Last weekend, Trump claimed Maduro’s days were numbered. But John Polga-Hecimovich, a Venezuela expert from the US Naval Academy, said Maduro’s foes had been claiming “his days were numbered” almost since he succeeded Hugo Chávez in 2013.

Maduro has remained in power, thanks to a masterful strategy of regime “coup proofing” which involved packing the military with Cuban and Venezuelan spies and using torture, purges, promotions and largesse to ensure loyalty, he said.

“He has promoted 2,200 officers to the positions of general or admiral over the past 12 years.

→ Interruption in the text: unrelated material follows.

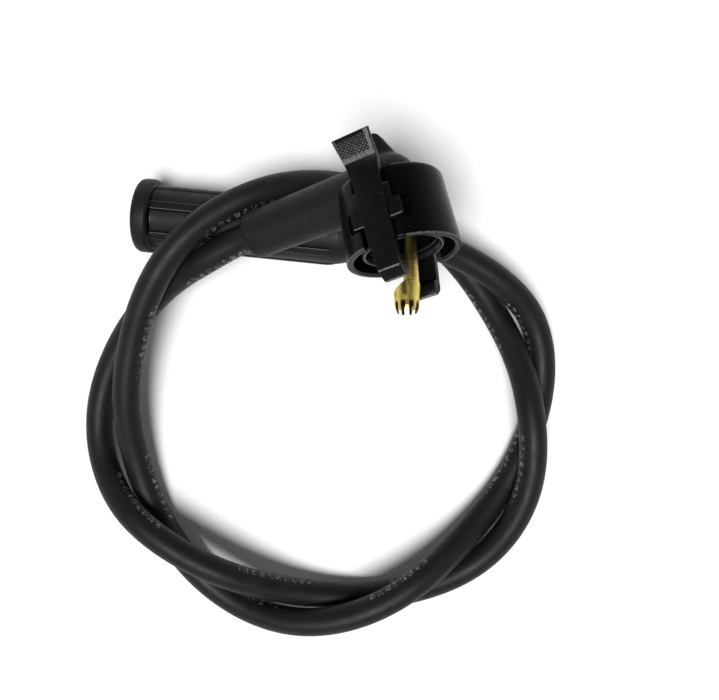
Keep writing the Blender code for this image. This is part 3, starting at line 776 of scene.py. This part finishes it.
def grip_half(v):
    """Half the thumb pad's width at v down it."""
    widths, heights = zip(*LATCH_HALF)
    return np.interp(GRIP_START.x + GRIP_ALONG.x * v, heights, widths) - 0.1


def grip_relief(u, v):
    """Height above the lever's face, and how much painted highlight it gets, at u across and v down the thumb
    pad.
    """
    half = grip_half(v)
    left, right, top, bottom = u + half, half - u, v, GRIP_LENGTH - v
    slopes = (left / 0.7, right / FRAME_RIGHT, (top - 0.1) / 0.5, bottom / FRAME_BOTTOM)
    height = GRIP_RAISED * min(1.0, *slopes)
    if min(left - 1.0, right - 0.9, top - 0.8, bottom - 1.45) > 0:
        p, q = (u + v * GRIP_SLANT) / GRIP_PITCH, (u - v * GRIP_SLANT) / GRIP_PITCH
        from_ridge = min(abs(p - round(p)), abs(q - round(q)))
        pit = min(1.0, max(0.0, (from_ridge - RIDGE_HALF) / PIT_FLANK))
        # Ridges paler than the pits, and paler down the pad: painted highlight
        return height - GRIP_DEPTH * pit, (1.0 - pit) * min(1.0, 0.4 + 0.8 * v / GRIP_LENGTH)
    # Painted highlight on the frame's lower and right slopes, weaker on its left slope
    ragged = 0.16 * math.sin(u * 5.3) + 0.12 * math.sin(u * 11.7 + 1.0) + 0.1 * math.sin(v * 9.1)
    if bottom < FRAME_BOTTOM + ragged or right < FRAME_RIGHT + ragged:
        return height, 1.0
    return height, 0.35 if left < FRAME_LEFT else 0.0


def latch_grip():
    """Raised thumb pad: a lattice of pits in a frame that slopes down to the lever on every side."""
    rows = []
    for v in np.linspace(0.12, GRIP_LENGTH - 0.02, 84):
        half = grip_half(v)
        face, back = [], []
        for u in np.linspace(-half, half, 130):
            spot = GRIP_START + GRIP_ALONG * v + GRIP_OUT * (grip_relief(u, v)[0] + 0.02)
            face.append((u, spot.y, spot.x))
            spot = GRIP_START + GRIP_ALONG * v - GRIP_OUT * 0.4
            back.append((u, spot.y, spot.x))
        rows.append(face + back[::-1])
    return from_grid("grip", rows)


def latch_painted_highlight(place, normal):
    """Painted highlights on the thumb pad, on the hook, and on the edges of the wings and the shoulder."""
    offset = Vector((place.z, place.y)) - GRIP_START
    v, height = offset.dot(GRIP_ALONG), offset.dot(GRIP_OUT)
    if 0.0 < v < GRIP_LENGTH and height > 0.01 and Vector((normal.z, normal.y)).dot(GRIP_OUT) > 0.3:
        return grip_relief(place.x, v)[1]
    hook_z, hook_out = HOOK_CORNER
    on_corner = abs(place.z - hook_z) < 0.25 and abs(place.y + HINGE_OUT - hook_out) < 0.25
    on_tip = place.z > 16.2 and normal.z > 0.5
    # Painted highlight on the hook's corner and tip
    if on_corner or on_tip:
        return 1.0
    if abs(place.x) <= 3.5 or place.y <= WING_HALF.y - 0.25:
        return 0.0
    # Painted highlight on the edges of the wings and the shoulder
    if place.z > WING_HALF.z - 0.2:
        return 0.8
    return 0.5 if abs(place.z - SHOULDER_TOP) < 0.2 else 0.0


def latch(side, look):
    """Squeeze lever with knurled pad, hinge wings, shoulder and hook."""
    name = "front" if side > 0 else "rear"
    section = [(z, y - HINGE_OUT) for z, y in LATCH_OUTER + LATCH_INNER]
    lever = extruded(f"latch_{name}_lever", section, -8.0, 8.0, "zy")
    front = LATCH_HALF + [(-x, z) for x, z in reversed(LATCH_HALF)]
    carved(lever, "INTERSECT", extruded("width", front, -12.0, 12.0, "xz"))
    wings = brick("wings", -WING_HALF, WING_HALF)
    shoulder = brick("shoulder", (-SHOULDER_HALF, -0.3, SHOULDER_TOP), (SHOULDER_HALF, WING_HALF.y, -1.9))
    carved(lever, "UNION", wings, shoulder)
    edged(lever, 0.24, 3, 30.0)
    # Painted highlights on the thumb pad, hook, wings and shoulder
    painted(joined(lever, latch_grip()), "painted_highlight", latch_painted_highlight)
    facing = Matrix.Rotation(FRONT_SKEW, 4, "Y") if side > 0 else Matrix.Rotation(math.pi, 4, "Z")
    hinge = COIL @ Matrix.Translation((0, HINGE_OUT * side, HINGE_HEIGHT)) @ facing
    shaded(placed(lever, hinge, look, f"{name}_latch", "latch_plastic", f"latch_{name}"), 30)


# ---------------------------------------------------------------- coil terminal

STRIP_BEND_R = 3.2                  # of the channel's centre line, round the elbow
SLIT_HALF, SLIT_DEPTH = 0.62, 1.9   # half width, and depth to where the round end starts


def terminal_axis(height):
    """X of the crown's and the channel's axis at a height along the mating direction."""
    return TERMINAL_OFFSET - max(0.0, height - TERMINAL_BEND) * math.tan(TERMINAL_LEAN)


def strip_stations():
    """Where the channel's centre runs, which way its back faces there, and how wide it has grown."""
    back = CROWN_R - STRIP_R[1] - 0.1
    barrel_back = BARREL_R[1] - STRIP_R[1] - 0.1
    stations = [((-9.0, -barrel_back), (0.0, -1.0), 1.0)]
    corner = (terminal_axis(0) + back - STRIP_BEND_R, STRIP_BEND_R - barrel_back)
    for turn in np.linspace(0, math.pi / 2, 13):
        out = (math.sin(turn), -math.cos(turn))
        stations.append(((corner[0] + STRIP_BEND_R * out[0], corner[1] + STRIP_BEND_R * out[1]), out, 1.0))
    lean = (math.cos(TERMINAL_LEAN), math.sin(TERMINAL_LEAN))
    for height in np.linspace(TERMINAL_BEND, CROWN_TOP + 2.0, 16):
        out = (1.0, 0.0) if height <= TERMINAL_BEND else lean
        grown = 1.0 + 0.10 * (height - TERMINAL_BEND) / 18
        stations.append(((terminal_axis(height) + back, height), out, grown))
    return stations


def strip_painted_shade(place, normal):
    """Painted shade: dark brown down in the shell, fading out towards the crown."""
    return min(0.9, max(0.0, (26.5 - place.z) / 6.0))


def terminal_strip():
    """Brass rolled to a channel, which wraps further round as it nears the crown."""
    inner, outer = STRIP_R
    rows = []
    for (x, z), (out_x, out_z), grown in strip_stations():
        wrap = np.interp(z, [16.0, CROWN_TOP], [98.0, 124.0])
        turns = [math.radians(a) for a in np.linspace(-wrap, wrap, 27)]
        section = [(outer * math.cos(a), outer * math.sin(a)) for a in turns]
        section += [(inner * math.cos(a), inner * math.sin(a)) for a in reversed(turns)]
        rows.append([(x + out_x * a * grown, b * grown, z + out_z * a * grown) for a, b in section])
    # Painted shade down in the shell
    return painted(edged(from_grid("strip", rows), 0.1, 2, 50.0), "shade_and_spots", strip_painted_shade)


def crown_shade_and_spots(place, normal):
    """Painted shade: dark brown on the inside faces and where the strip's fold shades the wrap beside it;
    also two small brown dimple spots.
    """
    # Inside faces: painted shade
    if normal.x * place.x + normal.y * place.y < 0.0:
        return 1.0
    turn = math.degrees(math.atan2(place.y, place.x))
    # Beside the strip's fold: painted shade
    fold = max(0.0, 1.0 - abs(turn - 78.0) / 14.0) if place.z < -3.6 else 0.0
    dimple = 0.7 if abs(place.z + 4.4) < 0.25 and min(abs(turn - 104), abs(turn - 124)) < 4 else 0.0
    return max(0.75 * min(1.0, fold * 1.6), dimple)


def terminal_crown():
    """Ring of flared prongs with round-bottomed slits, cut on a slant where it meets the strip."""
    root = CROWN_TOP - CROWN_END
    profile = softened([
        (2.65, 0.0), (2.95, -1.0), (3.15, -3.2), (3.38, root), (2.95, root), (2.72, -3.2), (2.52, -1.0),
        (2.3, 0.1),
    ], 0.12)
    crown = lathe("crown", filled_in(profile, 0.6), full_turn(120))
    arch = [(1.0, -SLIT_HALF), (1.0, SLIT_HALF)]
    for a in np.linspace(0, math.pi, 9):
        arch.append((-SLIT_DEPTH - SLIT_HALF * math.sin(a), SLIT_HALF * math.cos(a)))
    for i in range(CROWN_PRONGS):
        turn = Matrix.Rotation(math.radians(360 * i / CROWN_PRONGS + 6), 4, "Z")
        carved(crown, "DIFFERENCE", moved(extruded("slit", arch, 1.8, 5.0, "zy"), turn))
    slant = brick("slant", (-9.0, -5.0, -9.0), (0.0, 5.0, 0.0))
    moved(slant, Matrix.Translation((1.2, 0, root)) @ Matrix.Rotation(math.radians(33), 4, "Y"))
    carved(crown, "DIFFERENCE", slant)
    # Painted shade inside the crown and along its fold, and two small spots
    painted(edged(crown, 0.07, 2, 40.0), "shade_and_spots", crown_shade_and_spots)
    end = Matrix.Translation((terminal_axis(CROWN_END), 0, CROWN_END))
    seat = end @ Matrix.Rotation(-TERMINAL_LEAN, 4, "Y")
    # knocked a little sideways about its root
    tilt = Matrix.Rotation(math.radians(-5), 4, "X")
    return moved(crown, seat @ Matrix.Translation((0, 0, root)) @ tilt @ Matrix.Translation((0, 0, -root)))


def coil_terminal(look):
    """One folded sheet: crimp barrel, channel round the elbow, slotted crown."""
    low, high = -15.5, -8.0
    ring = [(BARREL_R[1], high), (BARREL_R[1], low), (BARREL_R[0], low), (BARREL_R[0], high)]
    barrel = moved(lathe("barrel", softened(ring, 0.12), full_turn(48)), X_UP)
    terminal = joined(terminal_crown(), terminal_strip(), barrel)
    terminal.name = "coil_terminal_brass"
    shaded(placed(terminal, COIL, look, "lead", "terminal_brass", "coil_terminal"), 35)


# ---------------------------------------------------------------- plug end

RIBS = [math.radians(270 + degrees) for degrees in PLUG_RIBS]
RIB_HALF = 1.15 / PLUG_BODY_R       # radians
RIB_RISE = 0.65
RIB_FROM = 18.4                     # height at which the ribs start, at the cable end


def off_rib(angle):
    """Angle from the middle of the nearest rib."""
    return min(abs((angle - rib + math.pi) % (2 * math.pi) - math.pi) for rib in RIBS)


def ribbed_radius(angle, r, z):
    """The boot's radius with its ribs raised and a fine groove along each rib's foot."""
    if r < BORE_R + 1.5 or z < 17.5 or z > PLUG_LIP_FOOT + 0.2 or r < PLUG_BODY_R - 0.6:
        return r
    off = off_rib(angle)
    rise = 0.85 * min(1.0, max(0.0, (RIB_HALF + 0.005 - off) / 0.010))
    rise += 0.15 * min(1.0, max(0.0, (RIB_HALF - 0.005 - off) / 0.023))
    ends = min(1.0, max(0.0, (z - RIB_FROM) / 0.8))
    foot = max(0.0, 1.0 - abs(off - RIB_HALF - 0.022) / 0.018)
    return max(r, PLUG_BODY_R + RIB_RISE * rise * ends) - 0.16 * foot * ends


def beside_rib(place, low, high):
    """Whether a place on the ribbed stretch is between low and high radians out from a rib's side."""
    outside = math.hypot(place.x, place.y) > PLUG_BODY_R - 0.4
    if not outside or not RIB_FROM + 1.0 < place.z < PLUG_LIP_FOOT - 0.3:
        return False
    return RIB_HALF + low < off_rib(math.atan2(place.y, place.x)) < RIB_HALF + high


def rib_painted_highlight(place, normal):
    """Painted highlight along the top edges of each rib."""
    return 0.9 if beside_rib(place, -0.03, -0.002) else 0.0


def groove_painted_shade(place, normal):
    """Painted shade: a dark line in the groove along each rib, and round the foot of the lip."""
    on_lip_foot = abs(place.z - PLUG_LIP_FOOT + 0.15) < 0.45
    on_lip_foot = on_lip_foot and PLUG_BODY_R - 0.4 < math.hypot(place.x, place.y) < 9.3
    return 1.0 if on_lip_foot or beside_rib(place, 0.004, 0.042) else 0.0


def plug_boot(look):
    """Ribbed straight boot with a rolled lip; the ribs stand on the body in the same skin."""
    outside = [
        (6.2, PLUG_LENGTH, 0.6), (PLUG_LIP_R, PLUG_LENGTH, 1.7), (PLUG_LIP_R, PLUG_LIP_FOOT + 0.3, 1.3),
        (PLUG_BODY_R, PLUG_LIP_FOOT - 0.2, 0.35), (PLUG_BODY_R, 17.0, 3.0), (6.3, 9.0, 2.0), (5.9, 7.0, 1.0),
        (5.9, 0.0, 0.7), (BORE_R, 0.0, 0.3),
    ]
    inside = [
        (BORE_R, 14.0), (4.6, 14.4), (4.6, 20.0), (5.4, 21.6), (5.4, 48.0), (5.0, 48.8), (5.0, 50.0),
        (5.5, 50.8), (5.5, 60.0), (5.1, 60.8), (5.1, 62.0), (5.7, 62.8), (5.7, PLUG_LENGTH - 1.4, 0.5),
    ]
    profile = filled_in(softened(outside + inside, 0.3, 5), 1.6)
    angles = set(full_turn(72).tolist())
    for rib in RIBS:
        for step in (-0.05, -0.028, -0.005, 0.005, 0.022, 0.04):
            angles |= {(rib + RIB_HALF + step) % (2 * math.pi), (rib - RIB_HALF - step) % (2 * math.pi)}
    boot = lathe("plug_boot_rubber", profile, sorted(angles), ribbed_radius)
    # Painted highlight along the top edges of every rib
    painted(boot, "painted_rib_highlight", rib_painted_highlight)
    # Painted shade: dark lines in the grooves beside the ribs and round the foot of the lip
    painted(boot, "painted_shade_glossy", groove_painted_shade)
    shaded(placed(boot, PLUG, look, "lead", "boot_rubber", "plug_boot"), 38)


def plug_socket(look):
    """Rolled steel sleeve with a flared mouth, a crimped barrel and two clip windows."""
    inner, outer = BARREL_R
    profile = softened([
        (4.05, 37.0, 0.15), (3.9, 35.8), (4.0, 34.5), (4.0, 23.0, 0.8), (outer, 21.0, 0.5),
        (outer, 14.6, 0.15), (inner, 14.6, 0.15), (inner, 21.4, 0.5), (3.5, 23.4, 0.8), (3.5, 34.5),
        (3.4, 35.8), (3.55, 37.0, 0.15),
    ], 0.2, 3)
    sleeve = lathe("plug_terminal_sleeve", filled_in(profile, 1.5), full_turn(64))
    for low, high in ((-4.6, -2.6), (2.6, 4.6)):
        carved(sleeve, "DIFFERENCE", brick("window", (low, -2.0, 29.6), (high, 2.0, 31.6)))
    edged(sleeve, 0.08, 2, 40.0)
    shaded(placed(sleeve, PLUG, look, "lead", "plated_steel", "plug_terminal"), 35)


# ---------------------------------------------------------------- build

studio()
rubber_look = rubber("boot_rubber", (0.0055, 0.0058, 0.0051), (0.0088, 0.0091, 0.0081), (0.45, 0.59))
shell_look = moulded(
    "shell_plastic", (0.0013, 0.0015, 0.0015), (0.24, 0.34), grain=2400.0, grain_mm=0.012, gloss=0.08)
latch_look = moulded("latch_plastic", (0.002, 0.0023, 0.0023), (0.34, 0.48), grain=3200.0, grain_mm=0.03)
steel_look = steel()
cable(cable_jacket())
coil_boot(rubber_look)
coil_shell(shell_look)
latch(1, latch_look)
latch(-1, latch_look)
coil_terminal(brass())
plug_boot(rubber_look)
plug_socket(steel_look)

layers = {
    "jacket": rubber("inner_jacket", (0.03, 0.03, 0.03), (0.04, 0.04, 0.04), (0.48, 0.62)),
    "braid": braid(),
    "insulation": cut_end("cable_insulation", (0.52, 0.50, 0.46), (0.62, 0.60, 0.55), 0.6),
    "conductor": cut_end("conductor_core", (0.025, 0.025, 0.025), (0.07, 0.07, 0.07), 0.75),
}
for end_name in ("coil_end", "plug_end"):
    for layer, look in layers.items():
        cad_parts[f"{end_name}_{layer}"].material_slots[0].material = look.material
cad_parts["plug_terminal_clip"].material_slots[0].material = steel_look.material

bpy.context.view_layer.update()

That’s basically three times as many generals and admirals as exist in the US,” said Polga-Hecimovich, the co-editor of a book about the Maduro regime.

“Getting the military to overthrow him is not as easy maybe as his opponents might portray it – that’s not to say that it’s impossible,” added Polga-Hecimovich noting how none of more than half a dozen military mutinies had snowballed.

Durant hoped Trump’s deployment was about intimidating Maduro and the military, not a prelude to invasion. “Actually putting boots on the ground, I would not support that at this point,” said the pilot, calling a coup “the perfect solution”.

Even if Maduro was successfully toppled, that would not necessarily usher in a brighter future. “[Sometimes] you just remove one problem and replace it with another,” Durant said, highlighting the 2001 Afghanistan invasion as “a cautionary tale” of how interventions sometimes veered off course. No one went in there thinking we’d be there for 20 years,” he said.

Grow recalled how, from Washington’s perspective, the 1954 Guatemala gambit had “worked astonishingly well”. Eisenhower was said to be “immensely pleased” and his CIA chief, Allen Dulles, “exuberant”.

But for the Central American country the CIA-sponsored coup was a disaster: Árbenz’s resignation ushered in more than four decades of dictatorship and civil war during which more than 200,000 people were killed or disappeared.

Polga-Hecimovich feared a US intervention in Venezuela might also “unleash a great deal of chaos” and provoke “an enduring low-intensity conflict”.

What happens the day after?” he asked. “I sure hope people are considering this.”